The staff are dressed to impress. The dude that opens car doors is hard to miss with his hat.

Of course, there are the obligatory KFCs and McDs around as well as Gloria Jeans coffee shops. 

The hat adds another 20 cm to his height.
Mixed in with a sikh temple, a mosque and numerous churches Suva is a visual landscape of diversity.

You can walk most places although for me it is mostly downhill going initally. Loaded up with groceries or shopping means a taxi ride back up the hill. While the centre of town is flat it is only a few streets back from the waterfront where the climb begins. 

From another angle I walk down to the University of the South Pacific (USP) to check out their campus and bookshop.  

And from there it isn't far to another shopping centre with cinemas. 

Another three hour marathon is spent watching Interstellar

The cinemas are reasonably cheap. Regular cinemas at about FJ$6.50 with the reclining chair cinemas being FJ$10. Much cheaper than Australia but not as cheap as Jakarta. 

Bula  - McDonalds makes you welcome in any language
Like Jakarta, there are security guards at apartment blocks. Unlike Jakarta ones, they aren't smilers or greeters. 

It is a shame because they are the first point of contact.
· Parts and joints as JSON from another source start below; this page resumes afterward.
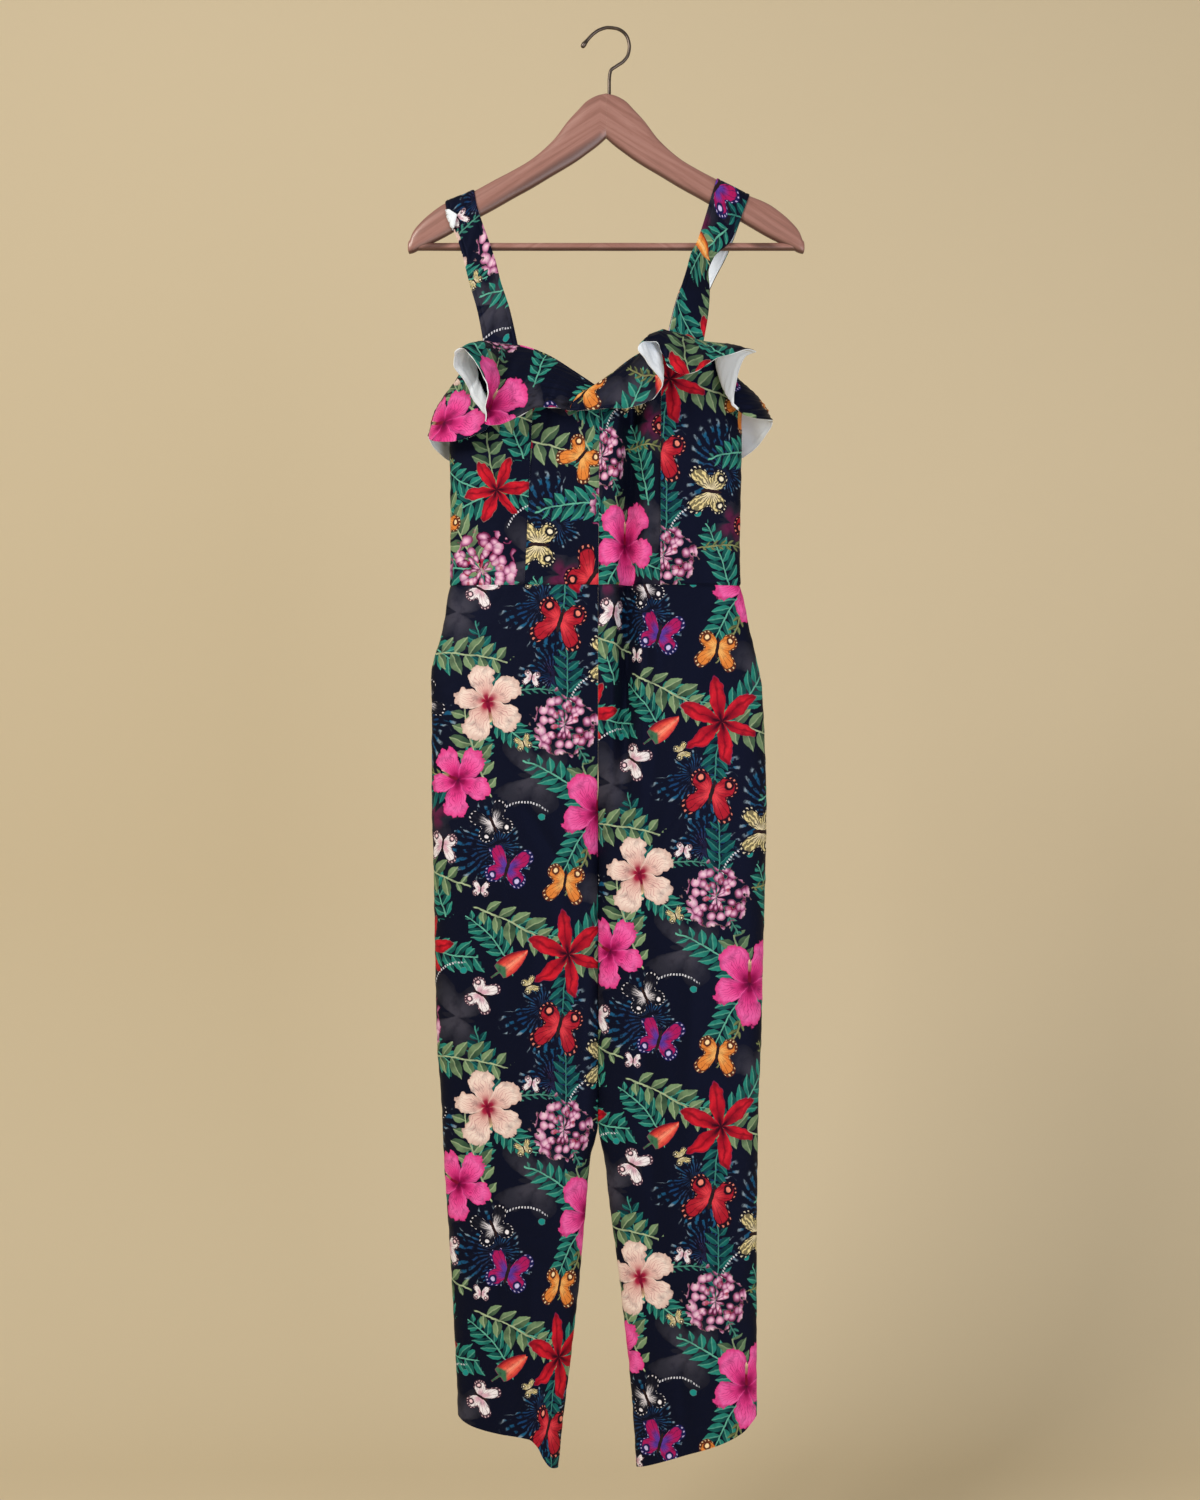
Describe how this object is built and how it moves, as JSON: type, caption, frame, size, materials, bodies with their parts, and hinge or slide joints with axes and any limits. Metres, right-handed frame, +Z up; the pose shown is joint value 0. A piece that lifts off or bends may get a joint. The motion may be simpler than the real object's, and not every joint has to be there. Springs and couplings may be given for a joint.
{
  "type": "jumpsuit on clothes hanger",
  "caption": "Sleeveless floral jumpsuit with wide straps, a flounced sweetheart neckline and tapered legs, held on a wooden clothes hanger.",
  "frame": {"origin": "inside the crown of the hanger's hook, where a rail bears", "axes": "+Z up, -Y towards the viewer of the garment's front, +X to that viewer's right"},
  "size_m": [0.446, 0.1659, 1.6348],
  "materials": {
    "printed_crepe": "matt stretch crepe, printed with flowers, leaves and butterflies on navy black, pale on its underside",
    "hanger_wood": "reddish stained beech with a satin varnish",
    "hook_wire": "dark gunmetal plated wire"
  },
  "bodies": {
    "root": {"bodice_front_side_left": "printed_crepe", "bodice_front_centre_left": "printed_crepe", "bodice_front_centre_right": "printed_crepe", "bodice_front_side_right": "printed_crepe", "bodice_back_side_left": "printed_crepe", "bodice_back_centre_left": "printed_crepe", "bodice_back_centre_right": "printed_crepe", "bodice_back_side_right": "printed_crepe", "leg_front_left": "printed_crepe", "leg_front_right": "printed_crepe", "leg_back_left": "printed_crepe", "leg_back_right": "printed_crepe", "flounce_front_left": "printed_crepe", "flounce_front_right": "printed_crepe", "flounce_back_left": "printed_crepe", "flounce_back_right": "printed_crepe", "strap_left": "printed_crepe", "strap_right": "printed_crepe", "hanger_arm_left": "hanger_wood", "hanger_arm_right": "hanger_wood", "hanger_bar": "hanger_wood", "hanger_hook": "hook_wire"}
  },
  "joints": []
}
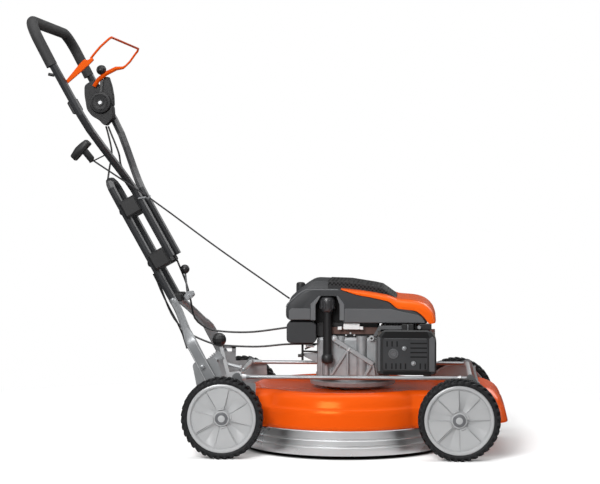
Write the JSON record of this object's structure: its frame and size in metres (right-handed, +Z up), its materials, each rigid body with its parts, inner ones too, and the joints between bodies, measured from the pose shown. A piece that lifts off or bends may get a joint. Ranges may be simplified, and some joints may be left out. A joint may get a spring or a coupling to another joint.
{
  "type": "lawn mower",
  "caption": "Petrol lawn mower with a round cutting deck under a steel ring, linked height-adjustable wheels, a top-mounted engine and a folding, telescoping handle.",
  "frame": {"origin": "on the ground, below the middle of the whole mower's box", "axes": "+X forward, +Y to the mower's left, +Z up"},
  "size_m": [1.2428, 0.58, 1.1326],
  "materials": {
    "black_plastic": "moulded satin",
    "bright_steel": "drawn and polished",
    "cable": "extruded sheath",
    "cast": "die cast",
    "dark_tube": "satin powder coat",
    "flywheel_iron": "as cast, rim machined",
    "foam": "soft foam sleeve",
    "grey_paint": "satin",
    "guard_black": "satin black heat paint",
    "muffler_steel": "heat-stained satin",
    "orange_paint": "gloss powder coat",
    "orange_trim": "moulded gloss",
    "orange_wire": "gloss powder coat on steel wire",
    "rim_plastic": "moulded light grey",
    "ring_steel": "rolled and brushed",
    "rope": "braided",
    "shroud_plastic": "moulded, fine grain",
    "tyre": "moulded rubber",
    "zinc": "zinc plated"
  },
  "bodies": {
    "chassis": {"deck_shell": "orange_paint", "wear_ring": "ring_steel", "rear_plate_right": "zinc", "rear_plate_left": "zinc", "front_plate_right": "zinc", "front_plate_left": "zinc", "front_cross_strap": "zinc", "engine_base": "grey_paint", "crankcase": "cast", "cylinder_block": "cast", "blower_shroud": "shroud_plastic", "shroud_trim": "orange_trim", "starter_grille": "black_plastic", "air_filter_cover": "shroud_plastic", "oil_filler_tube": "black_plastic", "muffler": "muffler_steel", "muffler_guard": "guard_black", "start_rope": "rope", "throttle_cable": "cable", "brake_cable": "cable"},
    "rotor": {"crankshaft": "bright_steel", "flywheel": "flywheel_iron", "blade_carrier": "cast", "blade": "zinc", "blade_bolt": "zinc"},
    "rear_axle": {"rear_arm_right": "zinc", "rear_arm_left": "zinc", "rear_tie_bar": "bright_steel", "height_lever": "bright_steel", "height_knob": "black_plastic"},
    "front_axle": {"front_arm_right": "zinc", "front_arm_left": "zinc", "front_tie_bar": "bright_steel"},
    "link_rods": {"link_rod_right": "bright_steel", "link_rod_left": "bright_steel"},
    "wheel_rear_right": {"tyre_rear_right": "tyre", "rim_rear_right": "rim_plastic"},
    "wheel_rear_left": {"tyre_rear_left": "tyre", "rim_rear_left": "rim_plastic"},
    "wheel_front_right": {"tyre_front_right": "tyre", "rim_front_right": "rim_plastic"},
    "wheel_front_left": {"tyre_front_left": "tyre", "rim_front_left": "rim_plastic"},
    "lower_handle": {"handle_leg_right": "zinc", "handle_leg_left": "zinc", "lower_loop": "dark_tube", "spine_knuckle": "black_plastic", "upper_clamp": "black_plastic", "lower_clamp": "black_plastic"},
    "upper_handle": {"upper_tube_right": "dark_tube", "upper_tube_left": "dark_tube", "handle_grip": "foam", "control_box": "black_plastic", "rope_guide": "zinc"},
    "stop_bail": {"stop_bail": "orange_wire"},
    "control_lever": {"control_lever": "black_plastic"},
    "tilt_lever": {"tilt_lever": "black_plastic"},
    "rope_grip": {"rope_grip": "black_plastic"},
    "oil_cap": {"oil_cap": "black_plastic"},
    "fuel_cap": {"fuel_cap": "black_plastic"}
  },
  "joints": [
    {"name": "blade_spin", "type": "hinge", "parent": "chassis", "child": "rotor", "pos_m": [0.19097, 0, 0.03], "axis": [0, 0, 1], "continuous": true},
    {"name": "height_adjust", "type": "hinge", "parent": "chassis", "child": "rear_axle", "pos_m": [-0.04903, 0, 0.14434], "axis": [0, 1, 0], "range_deg": [-25, 0]},
    {"name": "front_height", "type": "hinge", "parent": "chassis", "child": "front_axle", "pos_m": [0.55297, 0, 0.14434], "axis": [0, 1, 0], "range_deg": [-25, 0]},
    {"name": "link_swing", "type": "hinge", "parent": "rear_axle", "child": "link_rods", "pos_m": [-0.08003, 0, 0.20034], "axis": [0, 1, 0], "range_deg": [0, 25]},
    {"name": "wheel_rear_right_spin", "type": "hinge", "parent": "rear_axle", "child": "wheel_rear_right", "pos_m": [-0.11003, -0.2675, 0.10434], "axis": [0, 1, 0], "continuous": true},
    {"name": "wheel_rear_left_spin", "type": "hinge", "parent": "rear_axle", "child": "wheel_rear_left", "pos_m": [-0.11003, 0.2675, 0.10434], "axis": [0, 1, 0], "continuous": true},
    {"name": "wheel_front_right_spin", "type": "hinge", "parent": "front_axle", "child": "wheel_front_right", "pos_m": [0.49197, -0.2675, 0.10434], "axis": [0, 1, 0], "continuous": true},
    {"name": "wheel_front_left_spin", "type": "hinge", "parent": "front_axle", "child": "wheel_front_left", "pos_m": [0.49197, 0.2675, 0.10434], "axis": [0, 1, 0], "continuous": true},
    {"name": "handle_fold", "type": "hinge", "parent": "chassis", "child": "lower_handle", "pos_m": [-0.16763, 0, 0.2285], "axis": [0, 1, 0], "range_deg": [0, 60], "deforming": ["start_rope", "throttle_cable", "brake_cable"]},
    {"name": "handle_telescope", "type": "slide", "parent": "lower_handle", "child": "upper_handle", "axis": [-0.4848, 0, 0.8746], "range_m": [0, 0.1], "deforming": ["start_rope", "throttle_cable", "brake_cable"]},
    {"name": "bail_swing", "type": "hinge", "parent": "upper_handle", "child": "stop_bail", "pos_m": [-0.52103, 0, 0.9625], "axis": [0, 1, 0], "range_deg": [-62, 0], "stiffness_Nm_per_rad": 0.8, "springref_deg": 14.32},
    {"name": "throttle_swing", "type": "hinge", "parent": "upper_handle", "child": "control_lever", "pos_m": [-0.50483, 0.21, 0.9248], "axis": [0, 1, 0], "range_deg": [-12, 30]},
    {"name": "tilt_lock_swing", "type": "hinge", "parent": "lower_handle", "child": "tilt_lever", "pos_m": [-0.23253, 0, 0.395], "axis": [0, 1, 0], "range_deg": [0, 50]},
    {"name": "rope_pull", "type": "slide", "parent": "upper_handle", "child": "rope_grip", "axis": [-0.7645, -0.3496, 0.5416], "range_m": [0, 0.4], "stiffness_N_per_m": 12, "springref_m": -0.35, "deforming": ["start_rope"]},
    {"name": "oil_cap_turn", "type": "hinge", "parent": "chassis", "child": "oil_cap", "pos_m": [0.15097, -0.1318, 0.3658], "axis": [0, 0, 1], "continuous": true},
    {"name": "fuel_cap_turn", "type": "hinge", "parent": "chassis", "child": "fuel_cap", "pos_m": [0.06697, 0.085, 0.4303], "axis": [0, 0, 1], "continuous": true}
  ],
  "couplings": [
    {"joint": "front_height", "follows": "height_adjust", "ratio": 1},
    {"joint": "link_swing", "follows": "height_adjust", "ratio": -1}
  ]
}
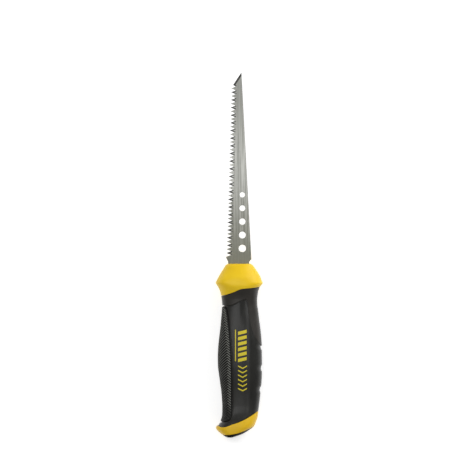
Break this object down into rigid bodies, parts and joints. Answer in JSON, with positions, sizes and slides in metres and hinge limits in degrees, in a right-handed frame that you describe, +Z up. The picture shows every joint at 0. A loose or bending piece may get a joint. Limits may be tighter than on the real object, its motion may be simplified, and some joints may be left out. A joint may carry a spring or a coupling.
{
  "type": "drywall saw",
  "caption": "Hand saw for plasterboard: a stiff tapered blade with ground teeth and a sharp plunge point, fixed in a moulded handle with a flared bolster and a hooked pommel.",
  "frame": {"origin": "centre of the saw's footprint as it lies on its side, on the floor", "axes": "+Y from butt to blade point, +Z up, square to the blade's flat, teeth towards -X"},
  "size_m": [0.0358, 0.2763, 0.029],
  "materials": {
    "blade_steel": "lengthwise brushed",
    "fastener_zinc": "zinc plated",
    "core_plastic": "moulded",
    "yellow_plastic": "satin moulded",
    "grip_rubber": "smooth matte",
    "textured_rubber": "moulded diagonal ribs",
    "cap_rubber": "matte"
  },
  "bodies": {
    "root": {"blade": "blade_steel", "core_lower": "core_plastic", "core_upper": "core_plastic", "tang_bolt_front": "fastener_zinc", "tang_bolt_middle": "fastener_zinc", "tang_bolt_rear": "fastener_zinc", "sleeve_nut_front": "fastener_zinc", "sleeve_nut_middle": "fastener_zinc", "sleeve_nut_rear": "fastener_zinc", "bolster": "yellow_plastic", "grip_sleeve": "grip_rubber", "finger_pad": "textured_rubber", "palm_pad": "grip_rubber", "pommel": "yellow_plastic", "butt_cap": "cap_rubber", "butt_screw_lower": "fastener_zinc", "butt_screw_upper": "fastener_zinc"}
  },
  "joints": []
}
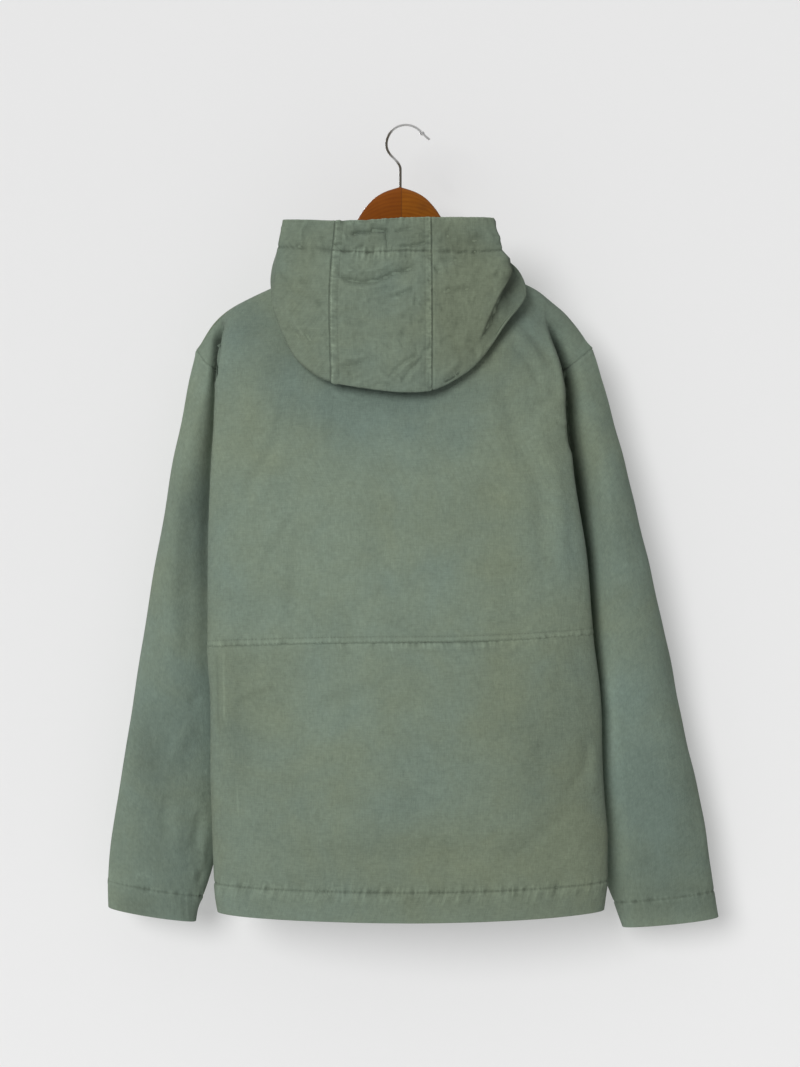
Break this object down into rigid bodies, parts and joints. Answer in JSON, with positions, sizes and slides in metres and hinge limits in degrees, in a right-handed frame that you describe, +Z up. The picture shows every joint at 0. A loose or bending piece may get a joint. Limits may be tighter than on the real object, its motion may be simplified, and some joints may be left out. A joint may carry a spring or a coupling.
{
  "type": "parka on a hanger",
  "caption": "Hooded cotton parka hanging on a contoured wooden hanger with a wire hook; hood down at the back, waist seam, turned hem and cuffs, plain zip front.",
  "frame": {"origin": "inside top of the hanger's hook, where a rail carries it", "axes": "+Z up, +Y towards the garment's back, +X towards the wearer's left"},
  "size_m": [0.7426, 0.1618, 0.9703],
  "materials": {
    "cloth": "washed matte cotton, faded green",
    "zip_tape": "matte woven tape",
    "zip_metal": "dull aged metal",
    "wood": "satin varnish, red-brown",
    "hook_metal": "bright wire"
  },
  "bodies": {
    "coat": {"hanger_wood": "wood", "hanger_hook": "hook_metal", "back_upper": "cloth", "back_lower": "cloth", "front_left": "cloth", "front_right": "cloth", "sleeve_left": "cloth", "sleeve_right": "cloth", "hood_centre": "cloth", "hood_left": "cloth", "hood_right": "cloth", "zip_tape_left": "zip_tape", "zip_tape_right": "zip_tape", "zip_chain": "zip_metal", "zip_slider": "zip_metal"},
    "pull": {"zip_pull": "zip_metal"}
  },
  "joints": [
    {"name": "zip_pull_hinge", "type": "hinge", "parent": "coat", "child": "pull", "pos_m": [0.00722, -0.07111, -0.2465], "axis": [-1, 0, 0], "range_deg": [0, 150]}
  ]
}
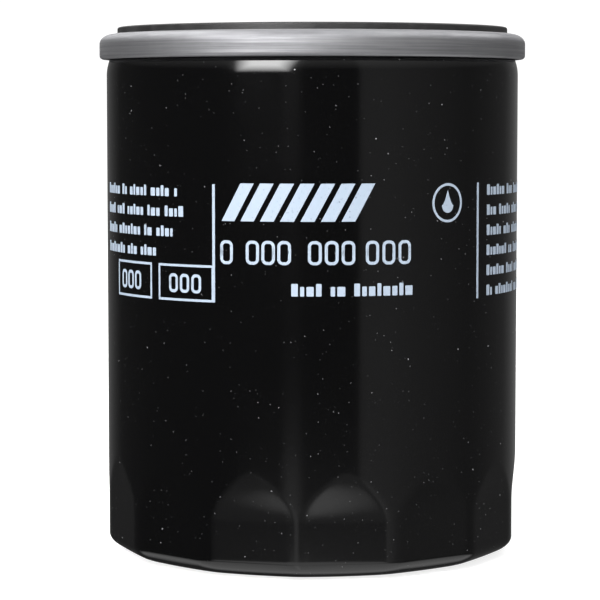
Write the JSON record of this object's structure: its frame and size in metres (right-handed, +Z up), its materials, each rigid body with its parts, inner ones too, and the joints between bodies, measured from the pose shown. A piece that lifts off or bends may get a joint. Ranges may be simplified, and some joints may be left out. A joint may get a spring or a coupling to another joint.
{
  "type": "spin-on oil filter",
  "caption": "Spin-on oil filter: painted steel can with wrench flats, rolled seam, rubber gasket, threaded plate, pleated element, drainback and bypass valves.",
  "frame": {"origin": "centre of the closed end's base, which the filter stands on", "axes": "+Z up the filter's axis, out of the threaded end; -Y is the front, where the printed panel is"},
  "size_m": [0.076, 0.076, 0.0935],
  "materials": {
    "black_paint": "gloss",
    "white_ink": "satin",
    "tinned_steel": "satin",
    "plate_steel": "satin",
    "zinc_steel": "satin",
    "spring_steel": "satin",
    "black_rubber": "matte",
    "compound": "matte",
    "adhesive": "satin",
    "filter_paper": "matte"
  },
  "bodies": {
    "housing": {"canister": "black_paint", "seaming_lid": "tinned_steel", "seam_compound": "compound", "tapping_plate": "plate_steel", "gasket": "black_rubber", "support_spring": "spring_steel"},
    "element": {"upper_end_cap": "zinc_steel", "lower_end_cap": "zinc_steel", "upper_potting": "adhesive", "lower_potting": "adhesive", "centre_tube": "zinc_steel", "filter_paper": "filter_paper", "paper_seam_clip": "zinc_steel", "element_guide": "zinc_steel", "bypass_seat": "zinc_steel", "bypass_cage": "zinc_steel", "bypass_spring": "spring_steel"},
    "bypass_valve": {"bypass_disc": "zinc_steel", "bypass_seal": "black_rubber"},
    "drainback_flap": {"anti_drainback_valve": "black_rubber"}
  },
  "joints": [
    {"name": "element_slide", "type": "slide", "parent": "housing", "child": "element", "axis": [0, 0, 1], "range_m": [-0.0015, 0], "stiffness_N_per_m": 12000, "springref_m": 0.005, "deforming": ["support_spring"]},
    {"name": "bypass_opening", "type": "slide", "parent": "element", "child": "bypass_valve", "axis": [0, 0, 1], "range_m": [0, 0.003], "stiffness_N_per_m": 1000, "springref_m": -0.008, "deforming": ["bypass_spring"]},
    {"name": "drainback_opening", "type": "slide", "parent": "housing", "child": "drainback_flap", "axis": [0, 0, 1], "range_m": [-0.0025, 0], "stiffness_N_per_m": 300, "springref_m": 0.004, "deforming": ["anti_drainback_valve"]}
  ]
}
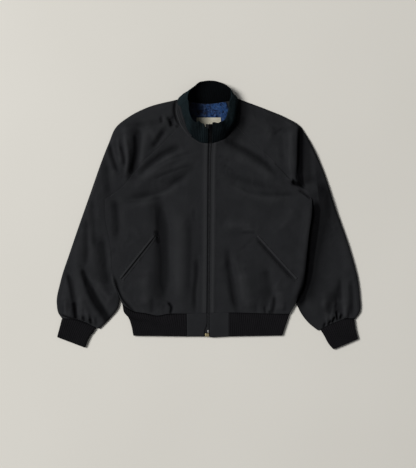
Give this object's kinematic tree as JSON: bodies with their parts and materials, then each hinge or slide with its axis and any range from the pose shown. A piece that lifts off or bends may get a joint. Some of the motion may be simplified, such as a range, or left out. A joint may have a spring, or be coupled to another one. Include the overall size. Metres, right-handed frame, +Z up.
{
  "type": "flight jacket",
  "caption": "Black flight jacket laid flat, with raglan sleeves, rib-knit stand collar, cuffs and hem, diagonal welt pockets and a closed front zip.",
  "frame": {"origin": "on the surface that the jacket lies on, under the middle of its outline", "axes": "+X to the wearer's left (the viewer's right), +Y from the hem to the collar, +Z up, out of the surface"},
  "size_m": [0.8884, 0.7856, 0.0526],
  "materials": {
    "shell": "matte tight cotton twill, black, faintly brushed",
    "rib_knit": "matte rib knit, black with a faint purple cast",
    "collar_knit": "matte rib knit, black with a faint green-blue cast",
    "lining": "smooth lining with a soft sheen, mottled blue",
    "label": "bare cream woven tape",
    "zip_tape": "matte woven tape, black",
    "zip_chain": "dark zip teeth",
    "zip_dark": "dark slider and pull tab, dull",
    "zip_nickel": "nickel-plated zip metal",
    "zip_brass": "dull brass"
  },
  "bodies": {
    "jacket": {"front_left": "shell", "front_right": "shell", "back": "shell", "sleeve_left": "shell", "sleeve_right": "shell", "hem_tab_left": "shell", "hem_tab_right": "shell", "welt_left_upper": "shell", "welt_left_lower": "shell", "welt_right_upper": "shell", "welt_right_lower": "shell", "collar": "collar_knit", "cuff_left": "rib_knit", "cuff_right": "rib_knit", "hem_rib": "rib_knit", "neck_lining": "lining", "neck_label": "label", "zip_tape_left": "zip_tape", "zip_tape_right": "zip_tape", "zip_chain": "zip_chain", "zip_slider": "zip_dark", "zip_box": "zip_brass", "zip_pin": "zip_nickel"},
    "pull_tab": {"zip_pull": "zip_dark"}
  },
  "joints": [
    {"name": "pull_tab_hinge", "type": "hinge", "parent": "jacket", "child": "pull_tab", "pos_m": [0.0052, 0.25516, 0.0392], "axis": [-1, 0, 0], "range_deg": [0, 150]}
  ]
}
I see on an expat facebook page that this is a regular complaint. 

I've also heard but have not yet experienced the shop stalkers. 

A sikh temple
I got used to this in Jakarta when you would have a shop assistant at your elbow every step of the way. At times it was an invasion of personal space, it gave the impression you weren't to be trusted and when they started suggesting what you should buy when you were only browsing was nothing short of annoying. 

I did experience here though, the cash register chick ringing up the goods and then passing them to the security guy who checked the product(s), in my case there was only one product, and he checked the register receipt and then stamped it before I could depart. Mind you he stood beside her and watched her ring it up as well. A bit of overkill for a packet of stick on hooks. 

Fun Fiji fact: only 4 of Fiji's 27 airports have paved runways.